After a gap of over a decade after Jay's Journal was published, starting in 1994 Sparks began producing several more "real diaries", including It Happened to Nancy: By an Anonymous Teenager (dealing with AIDS), (gang violence), Annie's Baby: The Diary of Anonymous, A Pregnant Teenager, Treacherous Love: The Diary of an Anonymous Teenager (pupil seduced by teacher), (eating disorders), and Finding Katie: The Diary of Anonymous, A Teenager in Foster Care. In several of these later books, she inserted herself as a character: "Dr. Beatrice Sparks" (familiarly called "Dr. B" by her patients) was a world-renowned child/young adult therapist who worked with the diarists as they tackled their issues. The seemingly awestruck diarists would then proceed to write glowingly of Dr. B. in their diaries. None of these later works received anywhere near the amount of attention as Go Ask Alice or even Jay's Journal, and no proof was ever offered of their veracity, or indeed of the existence of any of the subjects. The alleged practice of "Dr. Sparks" was similarly undocumented.

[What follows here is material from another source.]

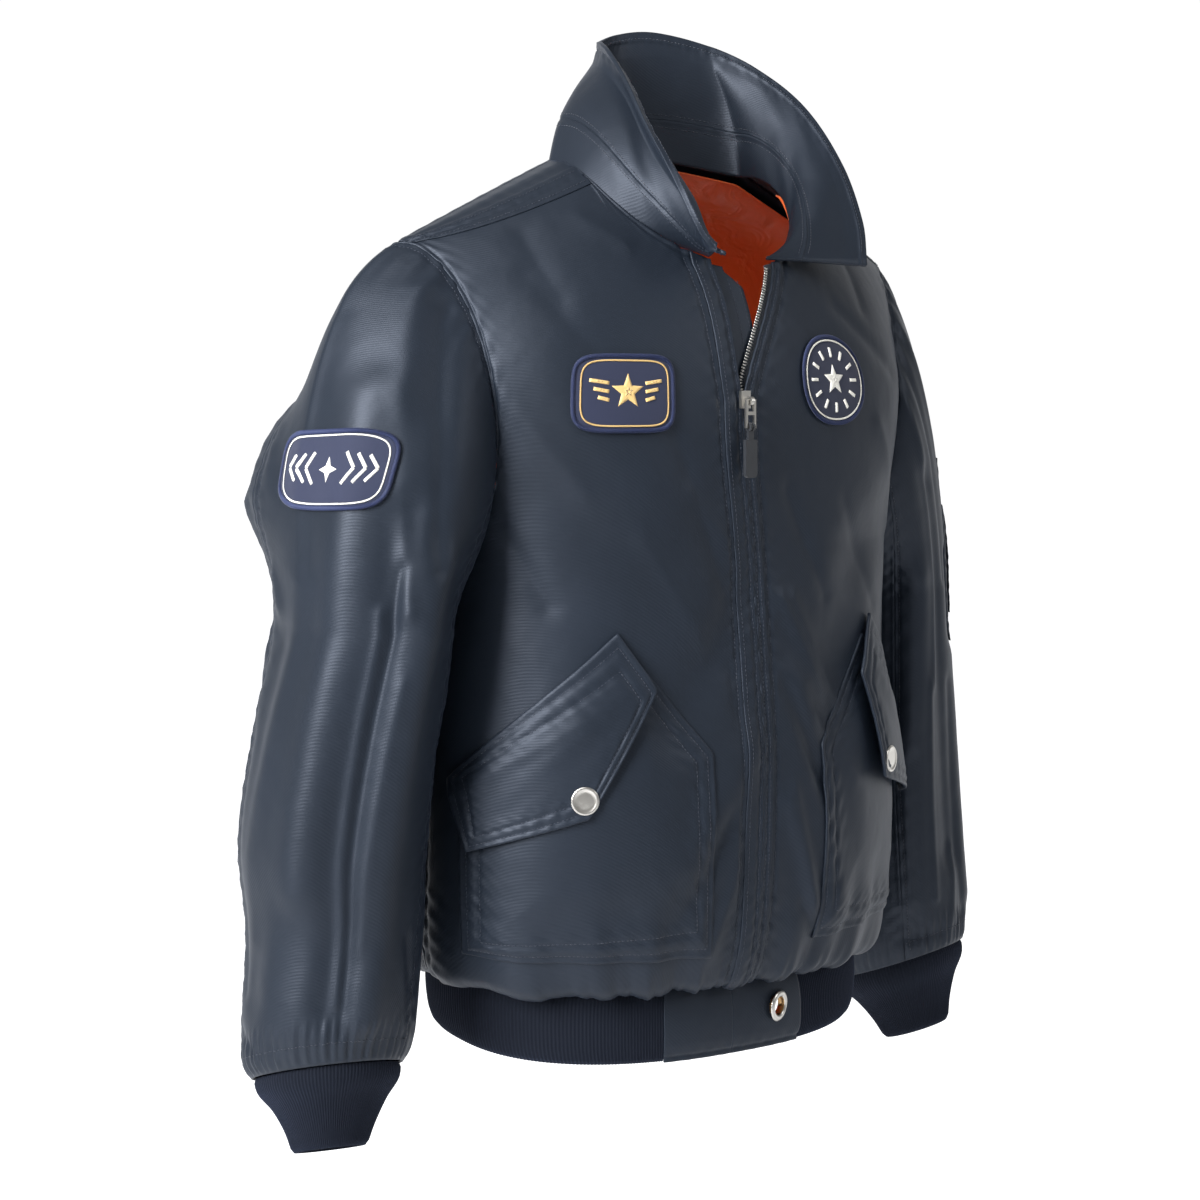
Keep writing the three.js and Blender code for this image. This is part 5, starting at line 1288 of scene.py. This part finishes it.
def row_frames(path, lifted, pitch):
    """Evenly spaced places on a path, with the directions along, across and up from it."""
    lengths = np.concatenate([[0], np.cumsum(np.linalg.norm(np.diff(path, axis=0), axis=1))])
    at = np.arange(pitch / 2, lengths[-1], pitch)
    place = np.stack([np.interp(at, lengths, path[:, k]) for k in range(3)], axis=-1)
    ahead = np.stack([np.interp(at + 0.6, lengths, path[:, k]) for k in range(3)], axis=-1)
    behind = np.stack([np.interp(at - 0.6, lengths, path[:, k]) for k in range(3)], axis=-1)
    above = np.stack([np.interp(at, lengths, lifted[:, k]) for k in range(3)], axis=-1)
    along = unit(ahead - behind + 1e-9)
    up = unit(above - place)
    return place, along, unit(np.cross(up, along))


STITCH_ROWS = []


def stitch_row(surface, a, b):
    """Keeps a row of stitches along a line (a, b) of a surface."""
    a, b = np.broadcast_arrays(np.asarray(a, float), np.asarray(b, float))
    STITCH_ROWS.append(row_frames(surface(a, b, 0.12), surface(a, b, 1.12), STITCH_PITCH))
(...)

Serious doubts about the provenance of the diaries and interviews that formed Sparks' work had been published as early as 1978, and the number of openly critical pieces only increased over the years, with Snopes denouncing Go Ask Alice as "manufactured hooey" in a 2003 article. In the 2022 book Unmask Alice: LSD, Satanic Panic, and the Imposter Behind the World's Most Notorious Diaries, investigator Rick Emerson presented evidence that most – if not all – of Sparks's works were hoaxes, made up of fabricated prose that Sparks claimed to be copies of real diaries from (or interviews with) teenagers who never actually existed; and in the case of Jay's Journal, significantly altered and padded prose from Alden Barrett's true diary. As well, Emerson demonstrated that certain unusual or quirky phrases, oddly specific metaphors, and unlikely idiomatic expressions recur in different diaries – even though these diaries were ostensibly written by different people, sometimes decades apart. Emerson also noted that many of Sparks' books contained cover blurbs from doctors or therapists, lauding the book within. These blurbs were provided to the publisher by Sparks, and these doctors and therapists were shown by Emerson to be non-existent.
Emerson estimates that Go Ask Alice has sold nearly six million copies. The book has never fallen out of print since its initial publication in 1971.